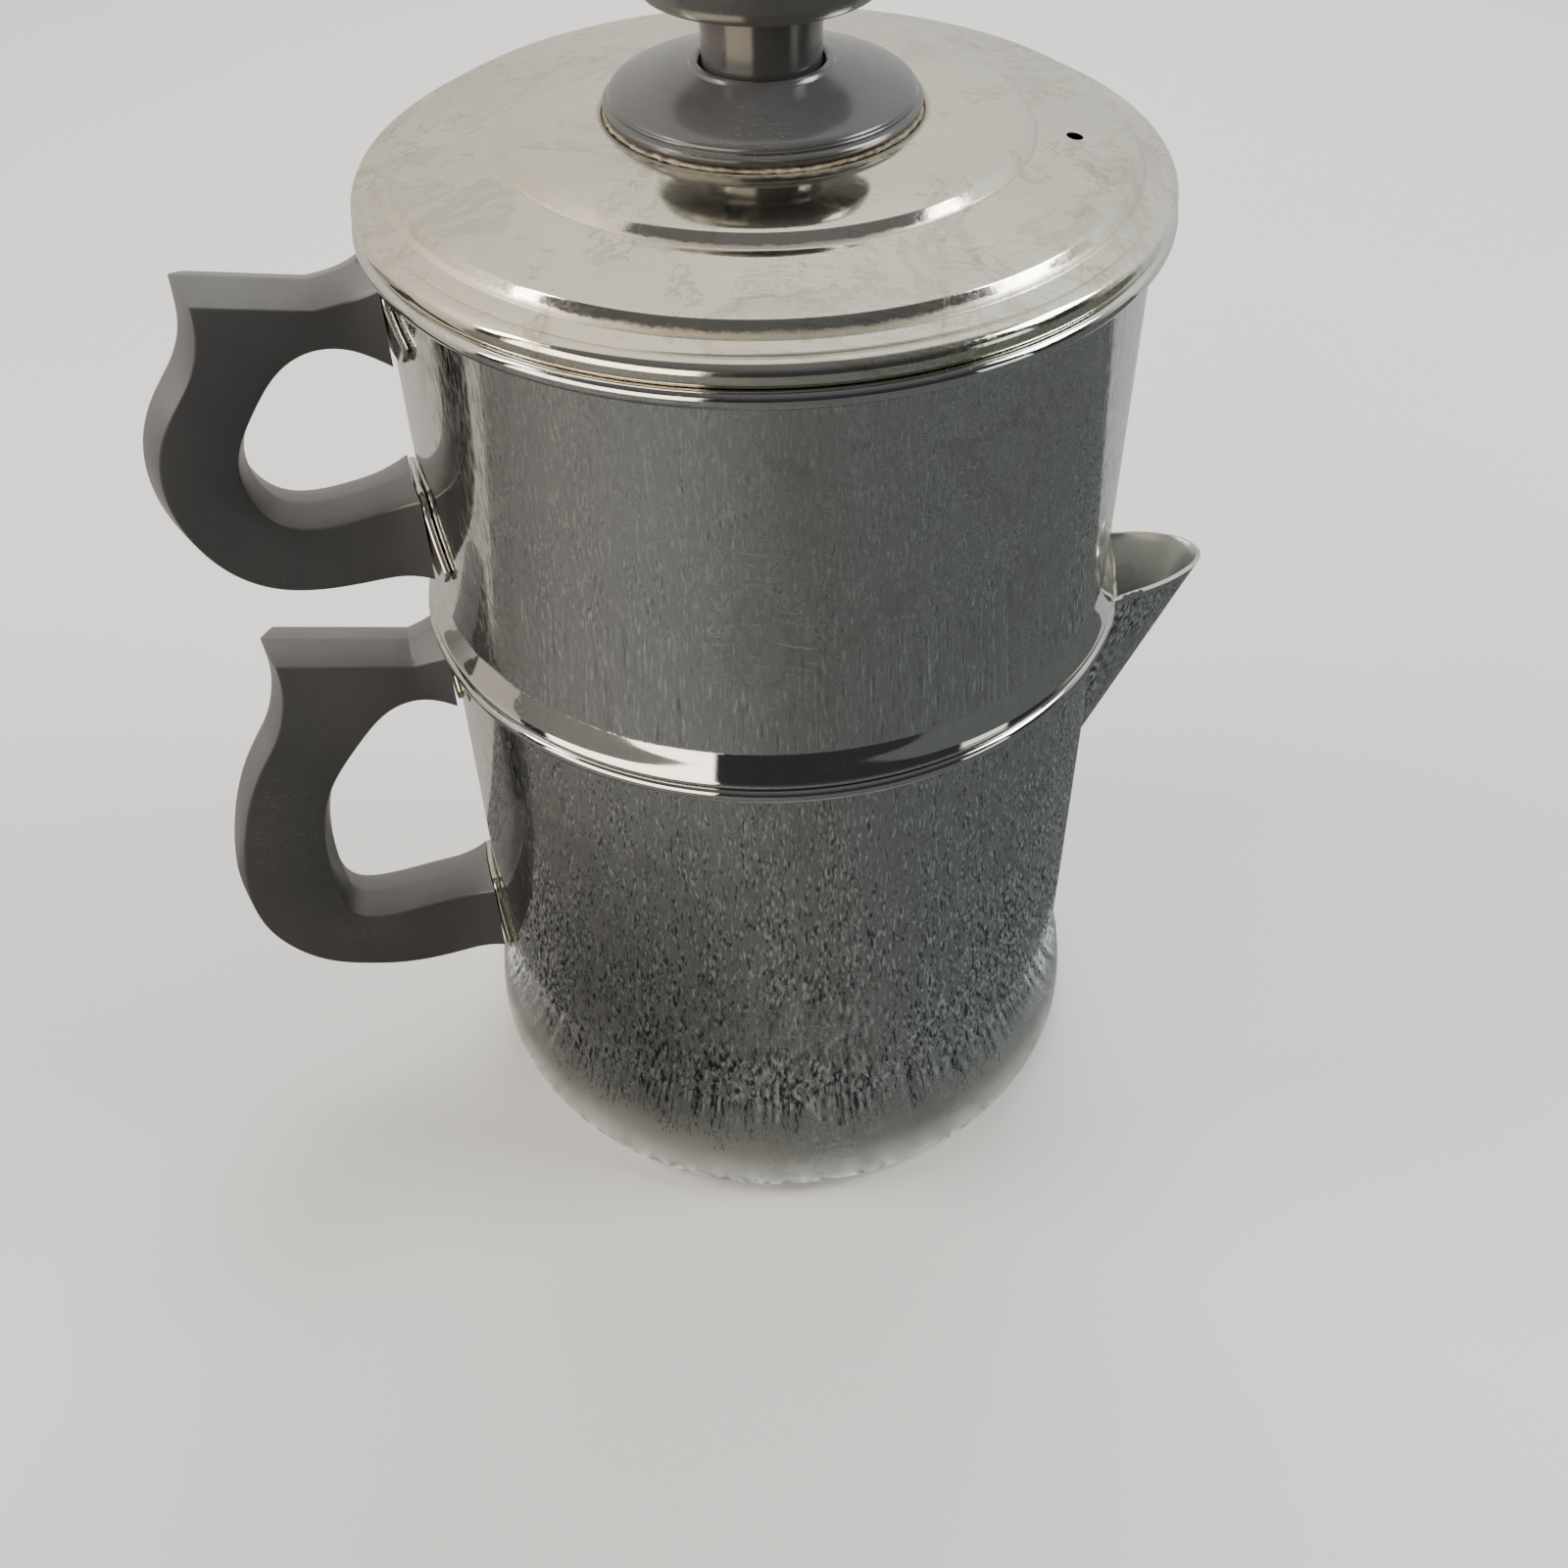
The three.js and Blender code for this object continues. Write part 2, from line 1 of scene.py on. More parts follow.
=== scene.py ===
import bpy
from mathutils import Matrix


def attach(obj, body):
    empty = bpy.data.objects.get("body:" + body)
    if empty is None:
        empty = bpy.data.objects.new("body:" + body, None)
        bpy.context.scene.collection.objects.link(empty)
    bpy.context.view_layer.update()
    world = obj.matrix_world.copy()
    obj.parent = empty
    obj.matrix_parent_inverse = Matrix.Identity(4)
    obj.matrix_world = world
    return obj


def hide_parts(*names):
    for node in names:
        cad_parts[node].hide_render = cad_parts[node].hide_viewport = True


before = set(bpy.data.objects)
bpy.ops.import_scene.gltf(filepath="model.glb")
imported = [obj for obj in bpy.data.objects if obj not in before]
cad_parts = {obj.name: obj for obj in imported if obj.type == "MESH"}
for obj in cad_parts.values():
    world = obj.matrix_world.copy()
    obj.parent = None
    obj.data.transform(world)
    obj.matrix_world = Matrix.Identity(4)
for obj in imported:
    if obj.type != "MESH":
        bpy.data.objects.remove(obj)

# # # # #

### WHAT TO WORK ON
Return only the lines from the beginning of the material up to and including the line with "if empty is", exactly as written.

### ANSWER TO THIS EXERCISE
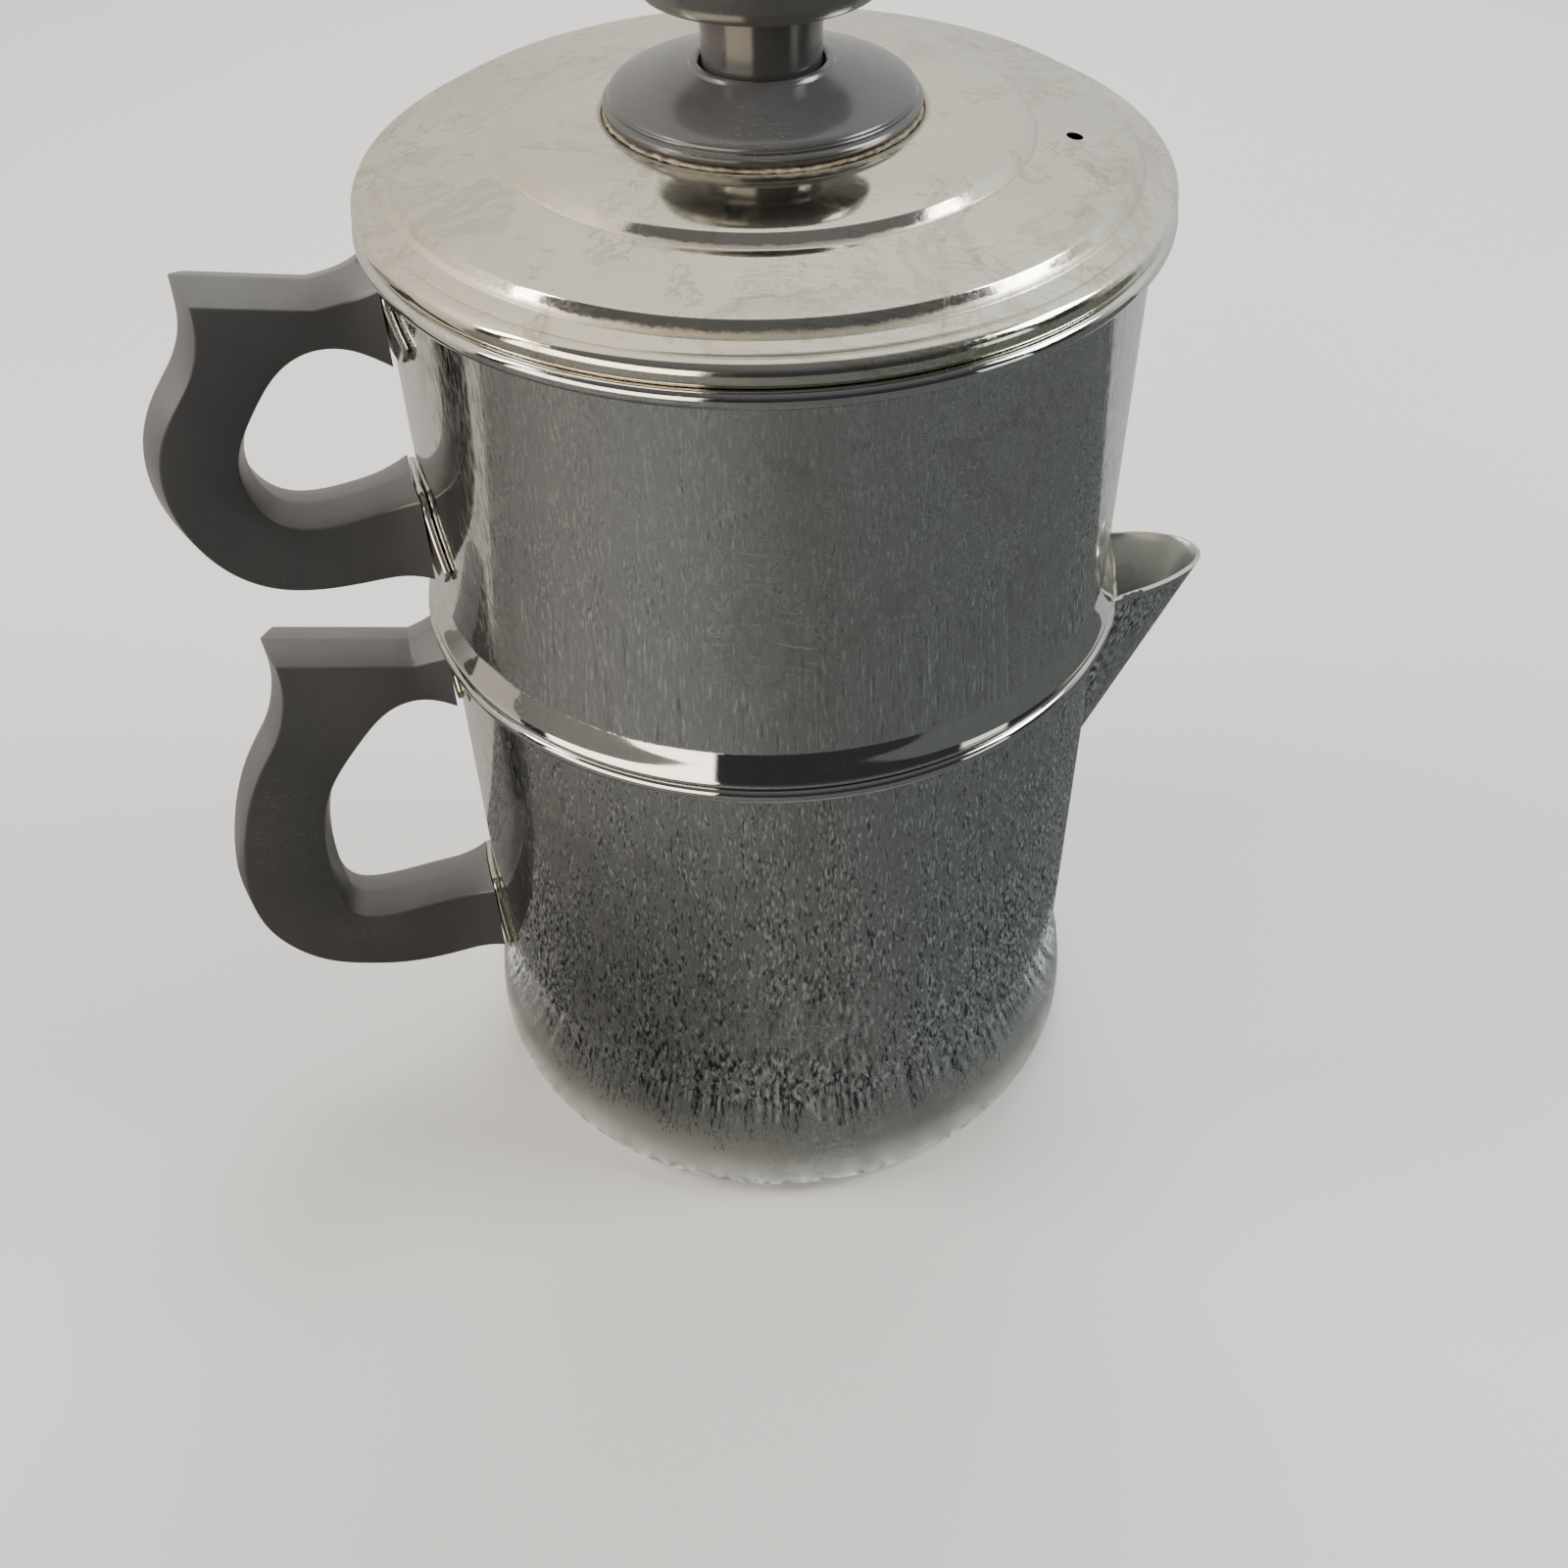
The three.js and Blender code for this object continues. Write part 2, from line 1 of scene.py on. More parts follow.
=== scene.py ===
import bpy
from mathutils import Matrix


def attach(obj, body):
    empty = bpy.data.objects.get("body:" + body)
    if empty is None:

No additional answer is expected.